Его лицо было совсем близко. Такое простое, обычное лицо, открытое, еще каких-то пару месяцев назад на такого мужчину я бы едва обратила внимание, да что там, будем честными – совсем бы не обратила. Когда Катька Леонова в благородном порыве устроить мою личную жизнь пыталась знакомить меня с такими вот правильными мужиками, я всегда очень быстро сливалась, отмахиваясь и отшучиваясь, мол, что вы, что вы, это герой не моего романа. А теперь стояла напротив Пашки, обычного в общем-то Пашки, и рассматривала его так, словно он был самым драгоценным подарком, который когда-либо преподносила мне жизнь.
– Господи, – пробормотала я и отпустила наконец его руку. До меня неожиданно дошло. Тогда, в его квартире, когда безумная Ксения стояла перед нами, наставив пистолет, ведь… Мое сердце сжалось. Пашка! Пашка, закрывающий меня собой, он ведь должен был погибнуть первым. Из-за меня. Из-за всей этой нелепой вереницы случайных, дурацких обстоятельств. Из-за того, что он по кой-то фиг притащил меня в Питер. Из-за того, что попросил ему помочь, а я, как обычно, наворотила дел, попадая, как последняя дура, в идиотские ситуации, из-за того, что… Господи, это же все из-за меня. Я со всей силы зажмурилась, испугавшись, что сейчас разревусь.
– Яна…
Я открыла глаза и уставилась на Пашку. Налетевший внезапно порыв ветра, холодного, по-мартовски колкого и по-питерски противного, взъерошил его светло-русые волосы, которые мягкой волной упали ему на лоб, а он их не убирал, даже не делал попытки убрать. Просто стоял и смотрел, немного растерянно и близоруко щуря глаза за стеклами очков. Где-то там, из глубины на меня смотрел маленький Павлик, щуплый и невзрачный, но уже совсем далеко, потому что человек, стоявший сейчас рядом со мной, не был маленьким мальчиком. Это был взрослый мужчина. Настоящий мужчина, надежный, сильный, спокойный. Который однажды просто берет и закрывает тебя собой. Просто… вот так…

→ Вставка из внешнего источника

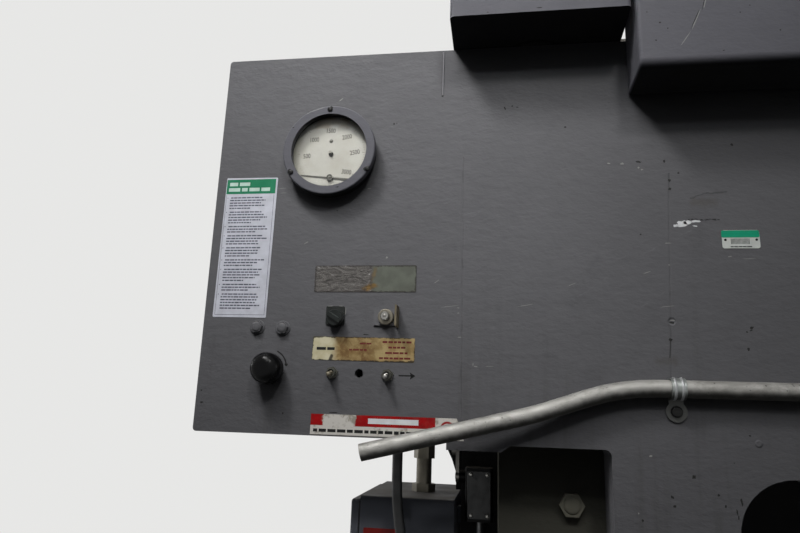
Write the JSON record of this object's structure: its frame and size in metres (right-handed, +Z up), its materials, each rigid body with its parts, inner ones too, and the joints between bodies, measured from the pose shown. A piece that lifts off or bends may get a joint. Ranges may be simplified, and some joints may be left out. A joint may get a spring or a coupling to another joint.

– Я тебя люблю! – выпалила я.
И нелепый вихрь, состоящий из обжигающего питерского ветра, и холодного северного солнца, и из мокрого снега, и из грязи под ногами, словом из всего, из чего и состоит этот ужасный Питер, который я всегда ненавидела и который сейчас любила всей душой, потому что он был неотделим от Пашки – весь этот вихрь, казалось, подхватил меня и закружил в диком, необузданном танце…
– Что?
Недоуменный Пашкин голос вернул меня на землю. Заставил наконец очнуться. Справа краснела кирпичная стена больницы. Под ногами хлюпало. Сверху опускались ранние питерские сумерки.
– Ничего, я так… забудь, – я отступила от Пашки. – Пойдем к машине. Уже поздно и холодно. И вообще, ты, наверно, голодный, ты же с работы…
Я несла какую-то ахинею, отворачивая от Пашки лицо, которое горело и пылало. Мне отчаянно не хотелось, чтобы он видел мое смущение и пятна эти красные, и злые слезы, выступившие на глазах.…
– Яна, погоди, – он схватил меня за руку. – Погоди. То, что ты сейчас сказала, это…
– Да ничего я не говорила. Это я не тебе, черт… – я запнулась и упрямо наклонила голову.
– Понимаешь, то, что ты сказала, это… ну тебе кажется, что ты… а на самом деле, – Пашка запутался в своих словах. Замолчал, потом набрал полную грудь воздуха и выпалил. – На самом деле ты меня не любишь. Просто вся эта история, она тебя вымотала. Тебе кажется, что я какой-то там герой, а я ведь не герой, так… обыкновенный мужик. Как все, понимаешь, Ян? Даже все что у меня есть, это отчасти, потому что повезло, а отчасти, потому что я только и делаю, что впахиваю. У меня же нет каких-то талантов, чтобы раз и все сразу получалось. Ну за что там меня любить-то? Вот Стас…
– Стас? – зло перебила я его. – Какой там талант был у твоего Стаса? Баб в койку укладывать? И все? Ах да! Еще талант гадить лучшему другу. Талант завидовать. Талант все опошлять. Талант сделать так, чтобы человек… чтобы мужчина, которого я считаю самым лучшим, самым… черт, просто самым… Так вот, чтобы этот мужчина стоял сейчас передо мной и говорил, что его, мол, не за что любить. А вот мне плевать, что там этот Стас пытался тебе внушить. И на него самого плевать!
Я подняла на Пашку лицо, и мне было уже абсолютно все равно, что слезы, ничем не сдерживаемые, катились по моему лицу, оставляя, наверно, некрасивые дорожки от размазанной туши. И Пашка все это видел. Смотрел на меня, плачущую, некрасивую, с опухшим носом, широко раскрыв глаза.